Work instructions:
Working from the line that contains "in imported if" down to the last line below, repeat each line exactly.

— Start —

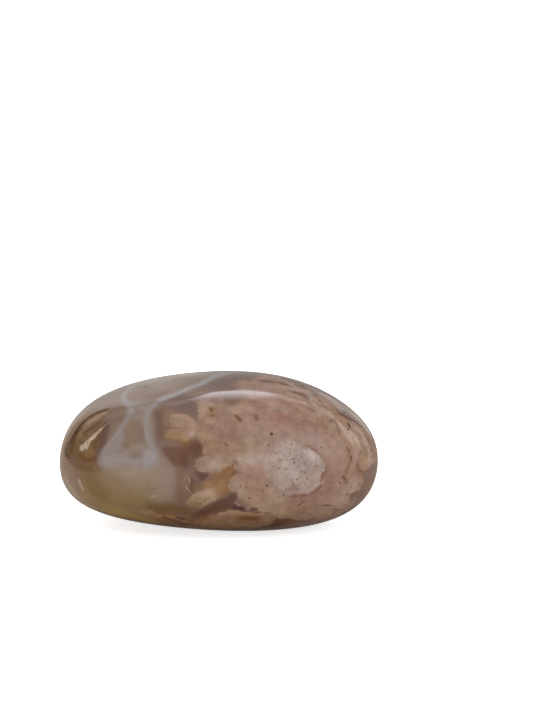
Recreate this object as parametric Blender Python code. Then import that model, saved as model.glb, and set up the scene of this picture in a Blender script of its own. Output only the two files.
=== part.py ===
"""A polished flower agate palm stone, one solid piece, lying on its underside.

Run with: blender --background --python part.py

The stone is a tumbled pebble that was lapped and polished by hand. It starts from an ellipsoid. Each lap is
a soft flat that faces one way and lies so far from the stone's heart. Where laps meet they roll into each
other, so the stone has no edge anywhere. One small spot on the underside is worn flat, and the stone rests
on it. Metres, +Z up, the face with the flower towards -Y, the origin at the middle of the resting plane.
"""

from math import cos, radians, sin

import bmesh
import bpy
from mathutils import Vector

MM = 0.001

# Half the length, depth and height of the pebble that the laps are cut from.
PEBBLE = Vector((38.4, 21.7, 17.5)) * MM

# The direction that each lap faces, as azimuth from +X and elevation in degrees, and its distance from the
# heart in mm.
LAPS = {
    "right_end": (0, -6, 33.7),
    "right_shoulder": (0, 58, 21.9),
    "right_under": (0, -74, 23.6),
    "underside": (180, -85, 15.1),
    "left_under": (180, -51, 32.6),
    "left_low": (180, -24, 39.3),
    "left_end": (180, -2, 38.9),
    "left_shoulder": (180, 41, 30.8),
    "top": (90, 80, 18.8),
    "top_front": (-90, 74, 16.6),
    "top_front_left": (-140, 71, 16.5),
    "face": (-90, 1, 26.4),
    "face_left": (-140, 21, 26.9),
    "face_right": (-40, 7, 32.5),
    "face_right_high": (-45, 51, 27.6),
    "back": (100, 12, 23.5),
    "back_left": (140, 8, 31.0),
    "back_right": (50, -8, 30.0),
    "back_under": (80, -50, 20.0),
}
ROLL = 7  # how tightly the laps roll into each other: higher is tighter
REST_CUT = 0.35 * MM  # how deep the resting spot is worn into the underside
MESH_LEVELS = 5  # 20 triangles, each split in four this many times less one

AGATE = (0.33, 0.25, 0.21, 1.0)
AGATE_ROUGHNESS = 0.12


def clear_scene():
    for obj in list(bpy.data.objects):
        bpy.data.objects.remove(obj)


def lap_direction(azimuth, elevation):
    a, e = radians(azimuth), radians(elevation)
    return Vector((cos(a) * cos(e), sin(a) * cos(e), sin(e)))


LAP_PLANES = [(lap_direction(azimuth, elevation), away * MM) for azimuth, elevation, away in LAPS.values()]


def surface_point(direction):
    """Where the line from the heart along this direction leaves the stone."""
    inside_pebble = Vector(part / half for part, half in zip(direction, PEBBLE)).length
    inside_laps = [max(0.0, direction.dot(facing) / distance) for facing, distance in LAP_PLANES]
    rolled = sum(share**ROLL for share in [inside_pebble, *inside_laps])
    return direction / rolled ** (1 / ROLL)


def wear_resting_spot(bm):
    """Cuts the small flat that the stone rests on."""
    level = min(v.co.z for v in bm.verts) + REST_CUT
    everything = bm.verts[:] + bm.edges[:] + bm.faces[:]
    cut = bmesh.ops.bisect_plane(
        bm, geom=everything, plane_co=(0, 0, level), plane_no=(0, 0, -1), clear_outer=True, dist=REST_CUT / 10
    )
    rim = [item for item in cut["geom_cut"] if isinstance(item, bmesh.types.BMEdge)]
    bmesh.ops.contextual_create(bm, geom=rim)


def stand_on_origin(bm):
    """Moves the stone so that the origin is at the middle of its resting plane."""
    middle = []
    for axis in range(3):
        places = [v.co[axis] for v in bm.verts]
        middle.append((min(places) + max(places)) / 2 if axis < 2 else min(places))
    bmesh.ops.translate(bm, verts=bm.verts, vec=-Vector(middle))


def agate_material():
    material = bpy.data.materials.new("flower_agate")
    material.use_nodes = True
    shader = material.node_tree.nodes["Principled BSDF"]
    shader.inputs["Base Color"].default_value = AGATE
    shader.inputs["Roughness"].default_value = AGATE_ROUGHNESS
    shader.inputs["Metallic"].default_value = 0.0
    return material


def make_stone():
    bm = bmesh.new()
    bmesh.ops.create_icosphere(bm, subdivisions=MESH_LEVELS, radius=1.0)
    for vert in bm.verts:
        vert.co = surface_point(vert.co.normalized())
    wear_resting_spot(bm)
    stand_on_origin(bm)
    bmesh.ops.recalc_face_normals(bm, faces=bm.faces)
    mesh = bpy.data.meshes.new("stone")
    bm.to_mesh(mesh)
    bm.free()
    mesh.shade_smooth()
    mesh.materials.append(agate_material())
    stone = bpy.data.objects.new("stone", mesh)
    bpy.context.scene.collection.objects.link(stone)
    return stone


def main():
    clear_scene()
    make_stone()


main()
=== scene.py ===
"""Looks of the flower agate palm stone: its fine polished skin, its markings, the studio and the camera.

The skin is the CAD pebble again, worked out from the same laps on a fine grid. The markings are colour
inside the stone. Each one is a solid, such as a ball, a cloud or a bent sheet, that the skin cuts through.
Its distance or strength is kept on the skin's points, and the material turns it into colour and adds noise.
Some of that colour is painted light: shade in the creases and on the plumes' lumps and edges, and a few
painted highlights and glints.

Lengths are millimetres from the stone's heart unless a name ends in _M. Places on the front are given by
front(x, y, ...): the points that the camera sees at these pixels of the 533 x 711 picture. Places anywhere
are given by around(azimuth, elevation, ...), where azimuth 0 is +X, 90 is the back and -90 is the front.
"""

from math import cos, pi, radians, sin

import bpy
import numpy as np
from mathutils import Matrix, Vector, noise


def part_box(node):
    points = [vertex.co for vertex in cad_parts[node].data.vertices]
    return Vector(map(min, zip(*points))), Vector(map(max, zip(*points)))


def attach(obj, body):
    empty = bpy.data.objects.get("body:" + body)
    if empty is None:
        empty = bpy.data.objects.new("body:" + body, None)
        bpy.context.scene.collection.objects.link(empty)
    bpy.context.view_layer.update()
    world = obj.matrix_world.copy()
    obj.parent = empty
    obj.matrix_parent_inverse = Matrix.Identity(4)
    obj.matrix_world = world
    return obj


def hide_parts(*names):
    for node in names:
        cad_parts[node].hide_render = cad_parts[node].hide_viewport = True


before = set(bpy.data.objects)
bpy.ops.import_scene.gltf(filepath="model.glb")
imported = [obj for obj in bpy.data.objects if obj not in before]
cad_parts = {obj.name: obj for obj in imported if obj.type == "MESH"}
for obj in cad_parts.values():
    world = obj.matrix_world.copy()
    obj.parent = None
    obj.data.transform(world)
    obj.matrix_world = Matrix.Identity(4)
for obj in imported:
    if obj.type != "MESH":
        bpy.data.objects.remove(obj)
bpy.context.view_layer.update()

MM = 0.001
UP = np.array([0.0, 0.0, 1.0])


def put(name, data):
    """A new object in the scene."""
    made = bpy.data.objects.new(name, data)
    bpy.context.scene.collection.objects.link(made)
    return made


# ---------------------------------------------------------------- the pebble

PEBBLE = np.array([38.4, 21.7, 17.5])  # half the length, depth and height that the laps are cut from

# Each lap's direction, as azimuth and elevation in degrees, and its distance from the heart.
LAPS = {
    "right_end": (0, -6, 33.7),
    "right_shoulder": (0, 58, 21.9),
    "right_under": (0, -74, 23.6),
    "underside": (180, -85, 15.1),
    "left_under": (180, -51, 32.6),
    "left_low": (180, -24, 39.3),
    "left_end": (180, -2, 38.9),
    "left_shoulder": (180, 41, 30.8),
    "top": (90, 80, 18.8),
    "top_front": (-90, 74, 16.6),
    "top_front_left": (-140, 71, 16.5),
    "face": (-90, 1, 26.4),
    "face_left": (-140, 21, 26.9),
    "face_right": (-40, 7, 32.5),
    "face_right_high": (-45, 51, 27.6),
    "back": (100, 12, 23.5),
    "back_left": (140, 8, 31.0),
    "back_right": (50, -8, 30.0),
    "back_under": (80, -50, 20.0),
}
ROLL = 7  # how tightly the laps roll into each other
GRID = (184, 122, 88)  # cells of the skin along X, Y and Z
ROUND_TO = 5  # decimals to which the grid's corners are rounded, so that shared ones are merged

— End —

Output for this exercise:
cad_parts = {obj.name: obj for obj in imported if obj.type == "MESH"}
for obj in cad_parts.values():
    world = obj.matrix_world.copy()
    obj.parent = None
    obj.data.transform(world)
    obj.matrix_world = Matrix.Identity(4)
for obj in imported:
    if obj.type != "MESH":
        bpy.data.objects.remove(obj)
bpy.context.view_layer.update()

MM = 0.001
UP = np.array([0.0, 0.0, 1.0])


def put(name, data):
    """A new object in the scene."""
    made = bpy.data.objects.new(name, data)
    bpy.context.scene.collection.objects.link(made)
    return made


# ---------------------------------------------------------------- the pebble

PEBBLE = np.array([38.4, 21.7, 17.5])  # half the length, depth and height that the laps are cut from

# Each lap's direction, as azimuth and elevation in degrees, and its distance from the heart.
LAPS = {
    "right_end": (0, -6, 33.7),
    "right_shoulder": (0, 58, 21.9),
    "right_under": (0, -74, 23.6),
    "underside": (180, -85, 15.1),
    "left_under": (180, -51, 32.6),
    "left_low": (180, -24, 39.3),
    "left_end": (180, -2, 38.9),
    "left_shoulder": (180, 41, 30.8),
    "top": (90, 80, 18.8),
    "top_front": (-90, 74, 16.6),
    "top_front_left": (-140, 71, 16.5),
    "face": (-90, 1, 26.4),
    "face_left": (-140, 21, 26.9),
    "face_right": (-40, 7, 32.5),
    "face_right_high": (-45, 51, 27.6),
    "back": (100, 12, 23.5),
    "back_left": (140, 8, 31.0),
    "back_right": (50, -8, 30.0),
    "back_under": (80, -50, 20.0),
}
ROLL = 7  # how tightly the laps roll into each other
GRID = (184, 122, 88)  # cells of the skin along X, Y and Z
ROUND_TO = 5  # decimals to which the grid's corners are rounded, so that shared ones are merged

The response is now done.